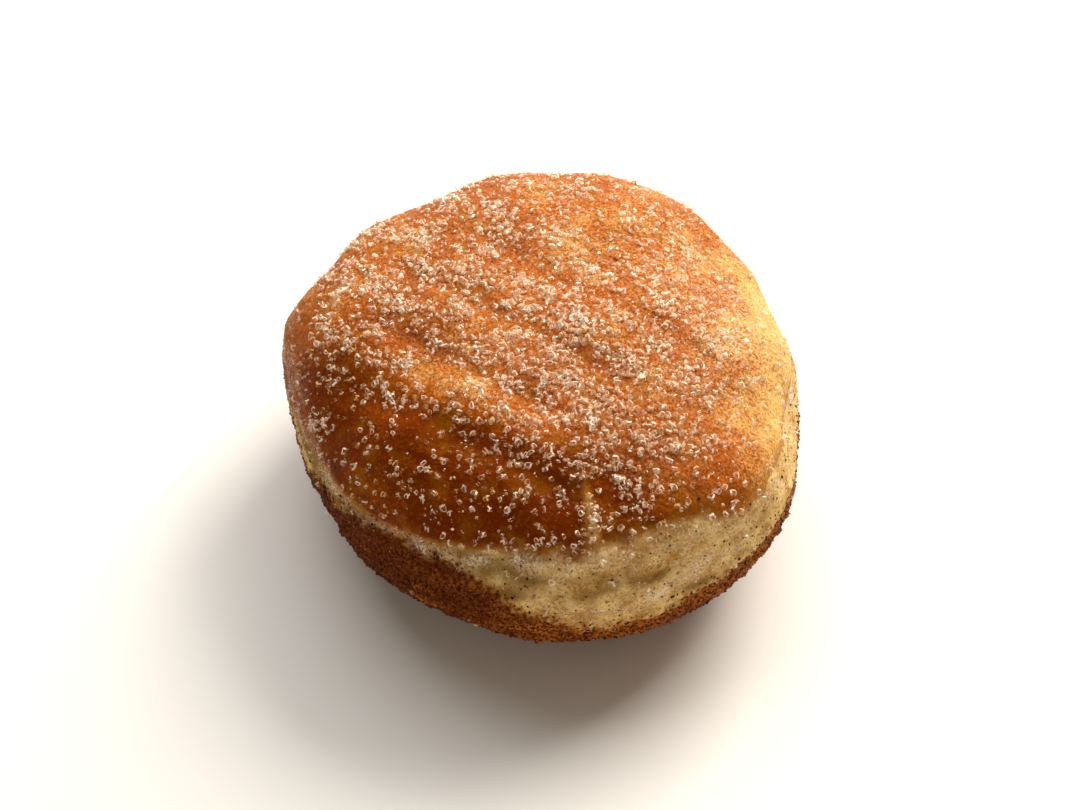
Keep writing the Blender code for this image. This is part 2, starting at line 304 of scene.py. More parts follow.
# ---- the dough -------------------------------------------------------------------------------------
@dataclass
class Dough:
    """The fried dough: a turned superellipse with a wavy outline, creases, swells and two crusts."""

    mean_radius: float = 43.7 * MM
    equator_height: float = 24.0 * MM
    dome_rise: float = 23.0 * MM
    underside_drop: float = 27.0 * MM
    fullness: float = 2.3

    crease_direction: float = math.radians(-35.0)
    crease_bow: float = 250.0 * MM
    crease_end_softness: float = 5.0 * MM
    crease_floor: Climb = Climb(33.0 * MM, 4.0 * MM)        # the creases fade out below this height

    dome_lip: float = 0.55 * MM
    base_lip: float = 0.30 * MM
    lip_softness: float = 1.1 * MM
    fold_depth: float = 0.45 * MM
    fold_width: float = 1.5 * MM
    fold_room: Climb = Climb(6.0 * MM, 4.0 * MM)            # how tall a belt is where the fold sets in

    blisters: int = 70
    blister_seed: int = 21
    blister_sizes: tuple[float, float] = (0.7 * MM, 2.2 * MM)
    blister_push: tuple[float, float] = (0.02 * MM, 0.10 * MM)
    blister_levels: tuple[float, float, float] = (1.0, 1.0, 0.6)    # fewer towards top and floor

    base_drop: float = 0.5 * MM         # how far below its lip the underside's colour sets in
    thin_rim: Stretch = Stretch(-42.0, 24.0, 1.8 * MM)      # where it sets in lower
    high_rim: Stretch = Stretch(-112.0, 17.0, 2.6 * MM)     # and where it sets in higher
    base_fade: float = 2.4 * MM
    low_side: Stretch = Stretch(178.0, 24.0, 7.5 * MM)      # the dome's colour runs down the belt here
    low_front: Stretch = Stretch(-83.0, 15.0, 1.2 * MM)     # and a little way here
    dome_fade: float = 2.0 * MM
    notch: float = -80.0                # where a pale streak of the belt runs up into the dome
    notch_spread: float = 1.3
    notch_rise: Hump = Hump(2.0 * MM, 3.4 * MM)
    notch_share: float = 0.85
    notch_foot: float = 0.9             # by what share the streak is wider at its foot
    foot_height: float = 1.5 * MM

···

* **EXERCISE TASK**: Take the data above and return it exactly.

* **THE RESPONSE**:
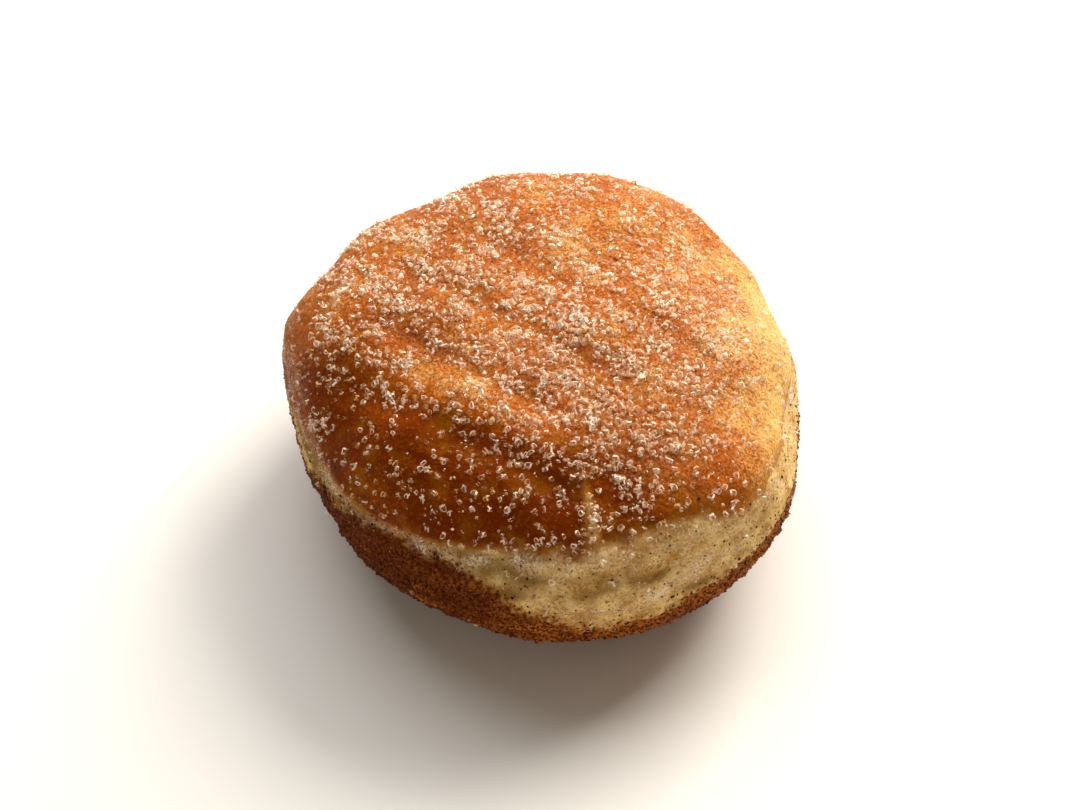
Keep writing the Blender code for this image. This is part 2, starting at line 304 of scene.py. More parts follow.
# ---- the dough -------------------------------------------------------------------------------------
@dataclass
class Dough:
    """The fried dough: a turned superellipse with a wavy outline, creases, swells and two crusts."""

    mean_radius: float = 43.7 * MM
    equator_height: float = 24.0 * MM
    dome_rise: float = 23.0 * MM
    underside_drop: float = 27.0 * MM
    fullness: float = 2.3

    crease_direction: float = math.radians(-35.0)
    crease_bow: float = 250.0 * MM
    crease_end_softness: float = 5.0 * MM
    crease_floor: Climb = Climb(33.0 * MM, 4.0 * MM)        # the creases fade out below this height

    dome_lip: float = 0.55 * MM
    base_lip: float = 0.30 * MM
    lip_softness: float = 1.1 * MM
    fold_depth: float = 0.45 * MM
    fold_width: float = 1.5 * MM
    fold_room: Climb = Climb(6.0 * MM, 4.0 * MM)            # how tall a belt is where the fold sets in

    blisters: int = 70
    blister_seed: int = 21
    blister_sizes: tuple[float, float] = (0.7 * MM, 2.2 * MM)
    blister_push: tuple[float, float] = (0.02 * MM, 0.10 * MM)
    blister_levels: tuple[float, float, float] = (1.0, 1.0, 0.6)    # fewer towards top and floor

    base_drop: float = 0.5 * MM         # how far below its lip the underside's colour sets in
    thin_rim: Stretch = Stretch(-42.0, 24.0, 1.8 * MM)      # where it sets in lower
    high_rim: Stretch = Stretch(-112.0, 17.0, 2.6 * MM)     # and where it sets in higher
    base_fade: float = 2.4 * MM
    low_side: Stretch = Stretch(178.0, 24.0, 7.5 * MM)      # the dome's colour runs down the belt here
    low_front: Stretch = Stretch(-83.0, 15.0, 1.2 * MM)     # and a little way here
    dome_fade: float = 2.0 * MM
    notch: float = -80.0                # where a pale streak of the belt runs up into the dome
    notch_spread: float = 1.3
    notch_rise: Hump = Hump(2.0 * MM, 3.4 * MM)
    notch_share: float = 0.85
    notch_foot: float = 0.9             # by what share the streak is wider at its foot
    foot_height: float = 1.5 * MM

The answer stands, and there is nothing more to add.